Although the embargo can only be lifted by Congress, where Republicans are far less keen on rapprochement, the Obama administration is chipping away at the edges of the sanctions.
For example, a trickle of US visitors over recent years is soon expected to turn into a flood with the lifting of an onerous requirement that they go to Cuba as part of pre-approved groups.
"I don't think Obama's visit will have an immediate impact on Cuban politics, much less on the near-term decisions of the regime," Shifter said.
"Full normalisation will take a lot of time and will be a complex process. To advance, the US Congress needs to go further in lifting the embargo and Cuba needs to speed up its political and economic opening and improve its human rights."
On Tuesday, Obama will meet with a few human rights activists.

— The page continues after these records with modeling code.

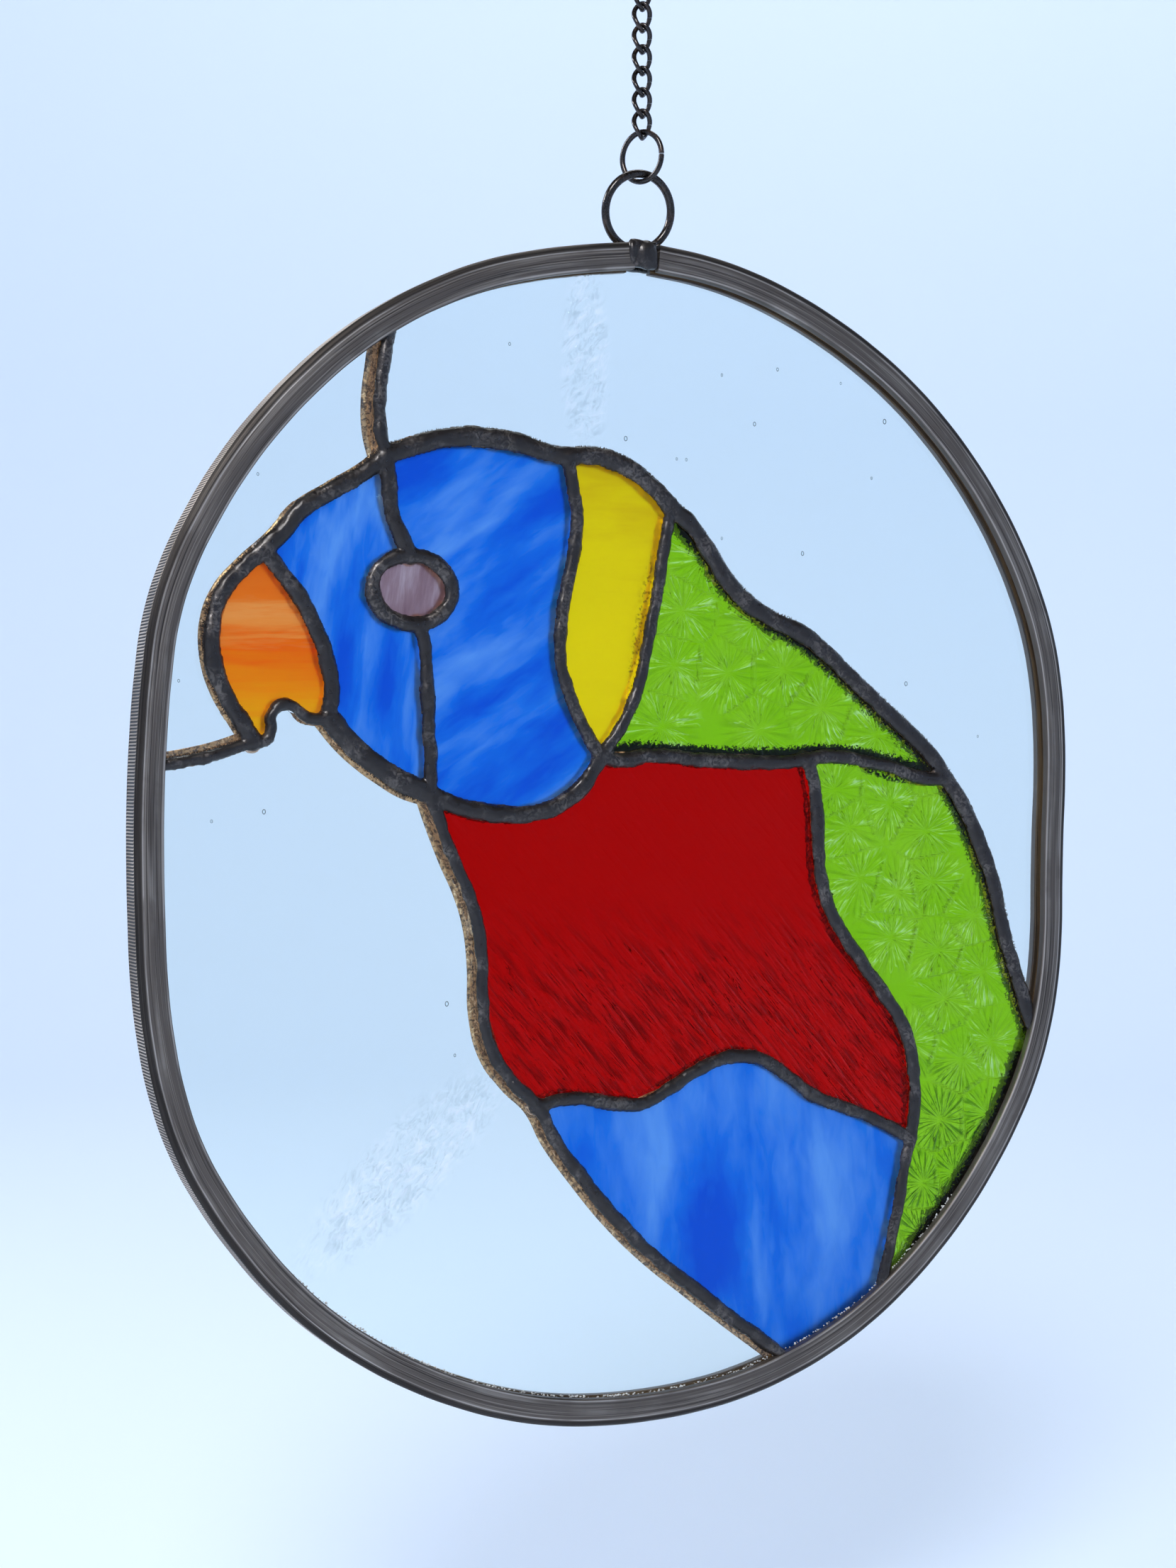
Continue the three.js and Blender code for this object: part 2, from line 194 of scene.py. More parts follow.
def ramp(value, stops):
    """Colours spread over a value, from a list of (value, colour)."""
    made = fed("ValToRGB", {"Fac": value})
    stretch = made.color_ramp.elements
    while len(stretch) < len(stops):
        stretch.new(0.5)
    for stop, (position, colour) in zip(stretch, stops):
        stop.position = position
        stop.color = (*colour, 1)
    return made.outputs["Color"]


def noise_of(vector, scale, detail=3.0, distortion=0.0):
    inputs = {"Vector": vector, "Scale": scale, "Detail": detail, "Distortion": distortion}
    return fed("TexNoise", inputs).outputs["Fac"]


def new_material(name, plain):
    """A material with plain values on its shader, its tree and its shader."""
    made = bpy.data.materials.new(name)
    made.use_nodes = True
    shader = made.node_tree.nodes["Principled BSDF"]
    feed(shader, plain)
    return made, made.node_tree, shader


def new_group(name, inputs, outputs):
    """An empty node group, what it is given, and the node that its results go to."""
    group = bpy.data.node_groups.new(name, "ShaderNodeTree")
    for way, sockets in (("INPUT", inputs), ("OUTPUT", outputs)):
        for socket, kind in sockets:
            group.interface.new_socket(socket, in_out=way, socket_type="NodeSocket" + kind)
    return group, group.nodes.new("NodeGroupInput").outputs, group.nodes.new("NodeGroupOutput")


def use_group(group, inputs):
    return fed("Group", inputs, node_tree=group).outputs


def attribute(tree, name, output="Fac"):
    """What the mesh keeps at each point under a name."""
    return add(tree, "Attribute", attribute_name=name).outputs[output]


def object_coords(tree):
    return add(tree, "TexCoord").outputs["Object"]


def axis_of(vector, axis):
    return fed("SeparateXYZ", {0: vector}).outputs[axis]


def bump(height, depth):
    return fed("Bump", {"Height": height, "Distance": depth}).outputs[0]


def came_outline():
    """The came's outer edge on its front, from its right-hand end clockwise to its left."""
    depth = came_low.y + CAME_SHOULDER
    places = {
        (round(v.co.x - PANEL_MIDDLE.x, 6), round(v.co.z - PANEL_MIDDLE.z, 6))
        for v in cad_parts["came_frame"].data.vertices
        if abs(v.co.y - depth) < CAME_SHOULDER / 10
    }
    return sorted(places, key=lambda place: math.atan2(*place) % (2 * math.pi))


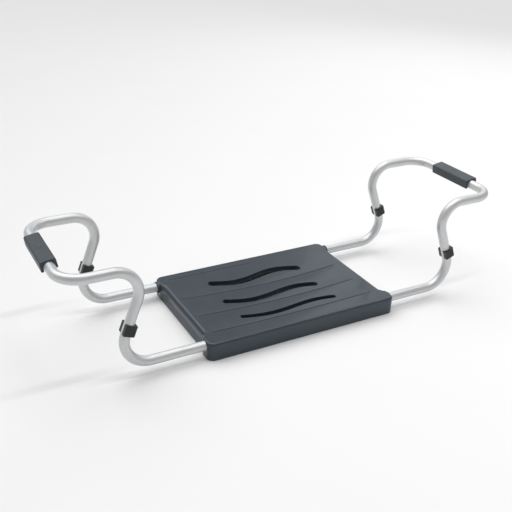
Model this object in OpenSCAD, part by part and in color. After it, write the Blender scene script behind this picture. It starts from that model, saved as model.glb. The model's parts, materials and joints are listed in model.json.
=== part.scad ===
// Width-adjustable bath seat that hangs from the rims of a bath.
// A moulded seat slides on two bent tube frames, and each frame hooks over one rim.
// X runs across the bath, Y from the front of the seat to the back, Z is up.
// The origin is on the seat's lower rim, midway between the two frames.

/* [Seat] */
// Width of the seat between its side walls
seat_w = 405; // [395:1:410]
// Depth of the seat from front to back
seat_d = 282; // [280:1:288]
// Height of the seat from its lower rim to its top
seat_h = 36; // [36:0.5:38]
// Thickness of the seat's top plate
plate_t = 2; // [2:0.25:2.5]
// Thickness of the seat's skirt
skirt_t = 3; // [2.5:0.25:3.5]
// Radius of the seat's corners seen from above
corner_r = 14; // [10:1:18]
// How far the front rail and the rear collars stand out past the side walls
collar_out = 5.5; // [4:0.5:7]
// How far the seat stands to the right of the middle between the frames
seat_x = 2.5; // [-5:0.5:5]

/* [Drain slots] */
// Half of the length of a slot
slot_half_l = 106; // [90:2:106]
// Width of the rear slot
rear_slot_w = 20; // [14:1:20]
// Width of the front slot
front_slot_w = 11.5; // [8:0.5:12]

/* [Tube frames] */
// Outer diameter of the tube
tube_d = 19; // [18.6:0.1:19]
// Wall thickness of the tube
tube_wall = 1.5; // [1:0.25:2]
// Distance between the front and rear legs of a frame
leg_gap = 240; // [238:1:242]
// Distance from the middle of the seat to a leg's inner end
leg_inner_x = 100; // [95:1:105]
// Distance from the middle of the seat to the corner of the lower bend
leg_outer_x = 378; // [370:1:390]
// Rise from the legs to the arms
upright_rise = 187; // [180:1:200]
// How far an upright leans in over its whole rise
upright_lean = 71; // [65:1:75]
// Length of an arm, from corner to corner
arm_l = 148.5; // [146:0.5:160]
// Bend radius at the foot of an upright
lower_bend_r = 48; // [44:1:50]
// Bend radius at the top of an upright
upper_bend_r = 43; // [40:1:46]
// Bend radius where an arm meets the cross tube
corner_bend_r = 44; // [32:1:46]

/* [Grips and clips] */
// Length of a hand grip
grip_l = 111; // [90:1:120]
// How far a grip is turned about its tube, in degrees
grip_turn = 10; // [0:1:12]
// Length of a wall clip along its upright
clip_l = 20.5; // [18:0.5:24]
// Distance from the lower corner of the frame to the middle of a clip
clip_up = 81; // [81:1:95]

/* [Hidden] */
$fn = 64;

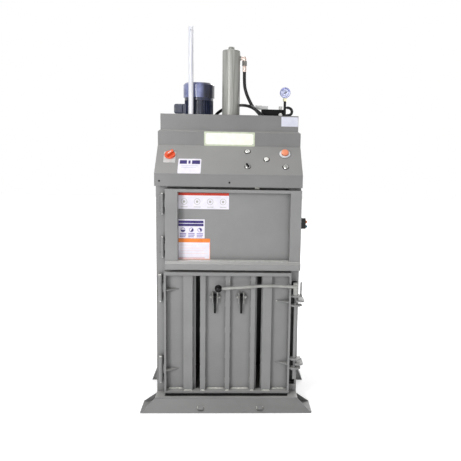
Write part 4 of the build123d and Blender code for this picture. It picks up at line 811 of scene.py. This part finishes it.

He will also give a speech — the main set piece of his trip — that will be carried live on Cuban television, an unprecedented concession from the authorities.
He will round off the trip by attending a baseball game between the Cuban national team and Major League Baseball's Tampa Bay Rays.
Although meant to be a celebration of shared love for the game, the occasion will also highlight yet another cause of tension: the talent drain of Cuban stars attracted by the lure of the big-money US circuit.
In another major piece of Latin American business, Kerry, who is traveling with Obama, was due to meet separately on Monday with representatives of the Colombian government and the Marxist FARC rebels, according to a Colombian negotiator.
They have been negotiating in Cuba since 2012 to end their more than 50-year war. Both sides have acknowledged that a Wednesday deadline they had set themselves will pass without the signing of a final accord.